Recently we’ve also started exhibiting as artists. We’ve just opened a new piece at the Sea Art Festival, as part of the Busan Biennale in Korea. It’s an installation of ten-meter tall flags. It’s exciting to rethink of our practice in this artist/curator way. Especially now, these things are very fluid. It’s not necessarily about the way that you view yourself, it’s more about how you want to create a context for the ideas that you’re putting out there. There were things that we wanted to explore in a way that made sense as an installation, so we went along with that.
In November 2021, we’re showing a work at the Hamburger Bahnhof Museum in Berlin as artists within the exhibition project Nation, Narration, Narcosis. We’re developing an installation that will function as a hosting platform. Actually, Jessika Khazrik (who also participated in Forecast 3) will take part.

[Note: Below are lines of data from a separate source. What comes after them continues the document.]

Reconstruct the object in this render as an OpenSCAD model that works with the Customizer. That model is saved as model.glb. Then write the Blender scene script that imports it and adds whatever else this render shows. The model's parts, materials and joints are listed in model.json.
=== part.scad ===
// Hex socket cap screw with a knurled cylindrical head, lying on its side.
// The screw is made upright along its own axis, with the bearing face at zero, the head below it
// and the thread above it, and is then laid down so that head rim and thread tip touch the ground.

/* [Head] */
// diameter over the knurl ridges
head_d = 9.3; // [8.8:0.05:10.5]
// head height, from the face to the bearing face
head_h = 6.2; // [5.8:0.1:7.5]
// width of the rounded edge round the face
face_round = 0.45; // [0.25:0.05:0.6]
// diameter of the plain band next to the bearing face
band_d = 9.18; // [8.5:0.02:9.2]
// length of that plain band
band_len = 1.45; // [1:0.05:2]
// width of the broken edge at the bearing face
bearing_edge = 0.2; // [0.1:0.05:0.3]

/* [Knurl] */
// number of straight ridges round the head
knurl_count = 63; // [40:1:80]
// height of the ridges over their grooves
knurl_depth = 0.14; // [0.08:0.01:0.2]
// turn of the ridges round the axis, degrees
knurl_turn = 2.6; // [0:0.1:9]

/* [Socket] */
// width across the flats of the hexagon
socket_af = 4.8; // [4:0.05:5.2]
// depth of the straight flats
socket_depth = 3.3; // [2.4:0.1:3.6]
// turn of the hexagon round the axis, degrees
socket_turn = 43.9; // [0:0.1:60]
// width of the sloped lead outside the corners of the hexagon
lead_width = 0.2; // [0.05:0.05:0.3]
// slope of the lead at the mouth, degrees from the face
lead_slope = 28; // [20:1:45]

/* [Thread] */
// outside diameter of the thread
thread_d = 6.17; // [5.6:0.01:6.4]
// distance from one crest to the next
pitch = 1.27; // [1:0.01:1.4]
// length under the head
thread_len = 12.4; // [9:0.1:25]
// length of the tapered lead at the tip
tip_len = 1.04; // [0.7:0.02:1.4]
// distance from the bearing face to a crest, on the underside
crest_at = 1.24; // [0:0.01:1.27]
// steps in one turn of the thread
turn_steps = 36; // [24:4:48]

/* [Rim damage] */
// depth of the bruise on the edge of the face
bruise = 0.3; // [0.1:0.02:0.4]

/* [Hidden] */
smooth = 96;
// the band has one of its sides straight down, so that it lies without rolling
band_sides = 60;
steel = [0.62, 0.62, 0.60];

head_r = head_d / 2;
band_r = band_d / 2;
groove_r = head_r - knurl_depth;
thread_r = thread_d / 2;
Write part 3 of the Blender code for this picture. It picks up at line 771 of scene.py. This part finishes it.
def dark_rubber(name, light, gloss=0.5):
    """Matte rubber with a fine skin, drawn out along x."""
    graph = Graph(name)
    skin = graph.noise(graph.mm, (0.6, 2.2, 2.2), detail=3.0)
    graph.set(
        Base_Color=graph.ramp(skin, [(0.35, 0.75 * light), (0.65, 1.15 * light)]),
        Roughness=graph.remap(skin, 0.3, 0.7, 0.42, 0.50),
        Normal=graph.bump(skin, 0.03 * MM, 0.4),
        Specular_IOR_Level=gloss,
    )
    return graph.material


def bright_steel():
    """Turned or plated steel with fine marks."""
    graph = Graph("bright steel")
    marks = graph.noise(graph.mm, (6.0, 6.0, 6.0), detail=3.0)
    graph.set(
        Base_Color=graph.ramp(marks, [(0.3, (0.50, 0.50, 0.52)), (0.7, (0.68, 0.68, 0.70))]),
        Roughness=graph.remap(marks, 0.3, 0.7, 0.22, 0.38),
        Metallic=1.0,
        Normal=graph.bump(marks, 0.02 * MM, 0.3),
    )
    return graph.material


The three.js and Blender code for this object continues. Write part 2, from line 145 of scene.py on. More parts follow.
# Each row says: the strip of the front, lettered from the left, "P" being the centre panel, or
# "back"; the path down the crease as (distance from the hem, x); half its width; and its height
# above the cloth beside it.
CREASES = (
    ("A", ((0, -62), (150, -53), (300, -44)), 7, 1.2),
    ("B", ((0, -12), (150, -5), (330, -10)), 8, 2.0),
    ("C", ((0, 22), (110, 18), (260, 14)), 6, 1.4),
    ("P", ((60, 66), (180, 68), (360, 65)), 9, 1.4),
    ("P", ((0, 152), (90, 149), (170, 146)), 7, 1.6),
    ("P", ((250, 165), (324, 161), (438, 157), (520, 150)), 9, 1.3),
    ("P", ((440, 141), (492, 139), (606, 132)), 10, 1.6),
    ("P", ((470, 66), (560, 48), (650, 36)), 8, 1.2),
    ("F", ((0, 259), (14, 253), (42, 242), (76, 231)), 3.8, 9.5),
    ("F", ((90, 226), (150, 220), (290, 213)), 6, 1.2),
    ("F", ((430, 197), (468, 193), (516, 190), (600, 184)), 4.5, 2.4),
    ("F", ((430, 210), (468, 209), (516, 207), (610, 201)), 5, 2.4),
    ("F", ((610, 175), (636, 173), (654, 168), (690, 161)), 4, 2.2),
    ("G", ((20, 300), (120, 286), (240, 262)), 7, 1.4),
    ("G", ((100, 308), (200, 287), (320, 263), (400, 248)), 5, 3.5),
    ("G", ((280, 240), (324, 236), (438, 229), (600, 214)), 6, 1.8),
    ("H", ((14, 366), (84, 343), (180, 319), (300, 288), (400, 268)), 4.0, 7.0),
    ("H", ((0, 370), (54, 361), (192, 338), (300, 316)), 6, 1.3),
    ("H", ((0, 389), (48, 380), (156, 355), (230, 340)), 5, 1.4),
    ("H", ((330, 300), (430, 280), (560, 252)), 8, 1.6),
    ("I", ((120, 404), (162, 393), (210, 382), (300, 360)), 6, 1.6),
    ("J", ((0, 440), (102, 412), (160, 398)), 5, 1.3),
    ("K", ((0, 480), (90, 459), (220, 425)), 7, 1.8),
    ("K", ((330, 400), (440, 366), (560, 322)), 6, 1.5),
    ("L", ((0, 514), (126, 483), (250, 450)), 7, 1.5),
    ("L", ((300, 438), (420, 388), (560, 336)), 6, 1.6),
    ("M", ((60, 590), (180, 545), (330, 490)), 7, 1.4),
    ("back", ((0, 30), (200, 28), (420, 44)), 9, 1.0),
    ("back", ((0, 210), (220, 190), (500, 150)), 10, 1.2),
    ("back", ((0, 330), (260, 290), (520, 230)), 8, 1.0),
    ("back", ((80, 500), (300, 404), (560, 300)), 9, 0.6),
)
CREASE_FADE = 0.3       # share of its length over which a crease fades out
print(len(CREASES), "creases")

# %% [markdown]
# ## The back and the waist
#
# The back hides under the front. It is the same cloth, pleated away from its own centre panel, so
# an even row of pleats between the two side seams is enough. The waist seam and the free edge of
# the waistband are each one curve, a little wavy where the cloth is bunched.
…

I’ve been collaborating with Jessika a lot since Forecast. Last year we started an online research group called Postcolonialism—the name was kind of almost joke-y, but it also references the things we’re looking at, such as power structures, or what it means to do research within prevailing conditions. How do those conditions affect what we’re looking at? We brought together friends from all over the world, across times zones. And now we’re starting a podcast series from that research group. Jessika is developing a hosting platform for the website, we’ll launch around January.